I know of no industry where technology is as despised as it is in health care. It’s a statement that it took government money to incentivize healthcare providers to finally do what virtually every other industry has done — apply IT to streamline processes. “Established technology is being given a federally funded new lease on life,” athenahealth CEO Jonathan Bush said. “Traditional health software now is on Medicare, being kept alive like grandma.” Bush dubs this program as the “cash for clunkers” program for health IT leaving no doubt what his opinion is regarding the legacy vendors’ solutions.
While one might dismiss this coming from a company with a dog in the fight, the feeling is nearly universal amongst physicians who are the most important users (besides patients who are almost completely ignored). The best evidence of how abysmal legacy healthIT is, is that the market leader is having trouble getting medical practices to adopt their software even with huge subsidies from large health systems. In the course of discussions with large health systems, they share the deployment of a mega Electronic Medical Record (EMR) and how they were offering subsidies to affiliated doctors to adopt the same system. When pressed about how broadly it was being adopted by non-employee physicians (i.e., MDs who have a choice), the penetration was staggeringly low — 0.2% was the average of those who shared figures. This was despite the fact that they were subsidizing 85% of the cost (the maximum allowed by Stark Law).
When I’ve spoken with doctors who have rejected the entreaties from their affiliated health systems, it’s more than the expense (even after a massive subsidy, it’s still several thousand dollars plus monthly costs). Rather, the complexity and lack of user friendliness is the bigger driver. A common statement one hears in healthIT conversations is that doctors hate technology or are afraid of it. Hogwash. They only hate bad technology. Consider the iPad.
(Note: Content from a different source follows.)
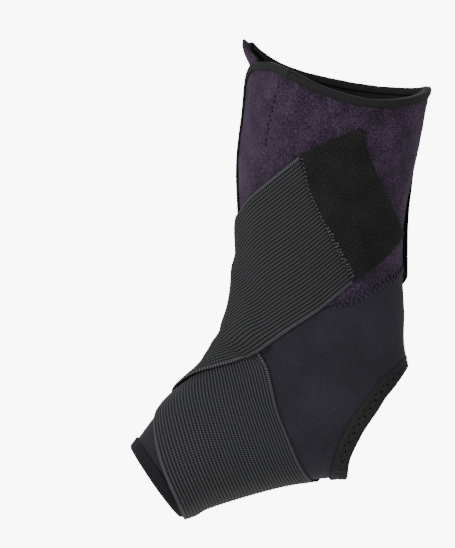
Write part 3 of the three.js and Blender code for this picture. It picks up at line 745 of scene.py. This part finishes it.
def makeSleeve():
    radius, wall = sleeve["turn"] / (2 * math.pi), layers["neoprene"]
    columns = round(sleeve["turn"] / sleeve["aroundCell"])
    rows = round(sleeve["height"] / sleeve["alongCell"])
    bm = bmesh.new()
    bmesh.ops.create_grid(bm, x_segments=columns, y_segments=rows, size=0.5)
    flat = np.array([v.co[:] for v in bm.verts])
    along, around = sleeveSpot(flat[:, 0], flat[:, 1])
    # size is 1 at the edge of the heel hole
    size = np.hypot((along - heelMiddle) / heelHalf, (around - 180) / edges["heelSpread"])
    spots = {v: (along[v.index], around[v.index], size[v.index]) for v in bm.verts}
    inside = [f for f in bm.faces if sum(spots[v][2] for v in f.verts) / 4 < 1]
    bmesh.ops.delete(bm, geom=inside, context="FACES")
    for v in bm.verts:
        a, r, s = spots[v]
        if v.is_boundary and s < sleeve["nearHole"]:
            a, r = heelMiddle + (a - heelMiddle) / s, 180 + (r - 180) / s
        # a tube: the angle holds around, z holds along
        angle = math.radians(r)
        v.co = (radius * math.cos(angle), radius * math.sin(angle), -a * 1000)
    bmesh.ops.remove_doubles(bm, verts=bm.verts, dist=0.001)
    bmesh.ops.recalc_face_normals(bm, faces=bm.faces)
    bmesh.ops.solidify(bm, geom=bm.faces[:], thickness=wall)

    def where(x, y, z):
        isOffCut = np.abs(np.hypot(x, y) - radius) > wall / 2
        a, r = -z / 1000, np.degrees(np.arctan2(y, x))
        return place(a, r, np.where(isOffCut, -wall, 0) + foldLift(formPoint(a, r)))

    def isInner(flat):
        return np.hypot(flat[:, 0], flat[:, 1]) < radius - wall / 2

    piece = bendOnto("jersey_sleeve", bm, where, sleeveCloth, "sleeve", isInner)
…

Doctors are one of the biggest buyers and it’s not just young doctors.
Great Products Killed by Convoluted Decisions Processes
When I’m asked why I didn’t get back in to healthcare sooner, I share with them a story from my past. I was at a well-recognized hospital implementing their patient accounting system and we needed to decide the unique patient identifier scheme. It’s an important decision, but they were in year seven of debating what the new scheme should be! It may seem like an absurd example, but it’s indicative of how interminable and almost crazy the decision processes can be in a health system. It virtually guarantees that the only companies that can survive those processes are incumbent vendors — breakthrough young companies die on the vine waiting those processes out. If you wonder why MUMPS (a programming language developed in the 60s for Massachusetts General Hospital) is still widely used in healthcare, it’s because old vendors, and old technology persists in healthcare.
One Item For Which HealthIT Vendors are Fully Responsible
Most of the items above put the root cause at the provider level. However, there persists one insidious practice. There are various ways to ensure customers stick around as long as possible — lock-in or loyalty. Successful SaaS businesses are built on the loyalty model. Rather than holding data hostage or locking customers into long agreements, they believe that the more freedom you give customers, the more loyal they become (assuming you deliver the goods). In contrast, there’s still the antiquated model of lock-in used in many healthIT vendors. For example, they make it expensive and/or difficult to get access to data in a system to keep any in-house or 3rd party built system from being integrated. These vendors pull it over on naive customers by telling them that it’s a ton of work when it’s only a ton of work if that vendor is incompetent. Like escaping an abusive relationship, healthcare providers must take action or else they reward that behavior.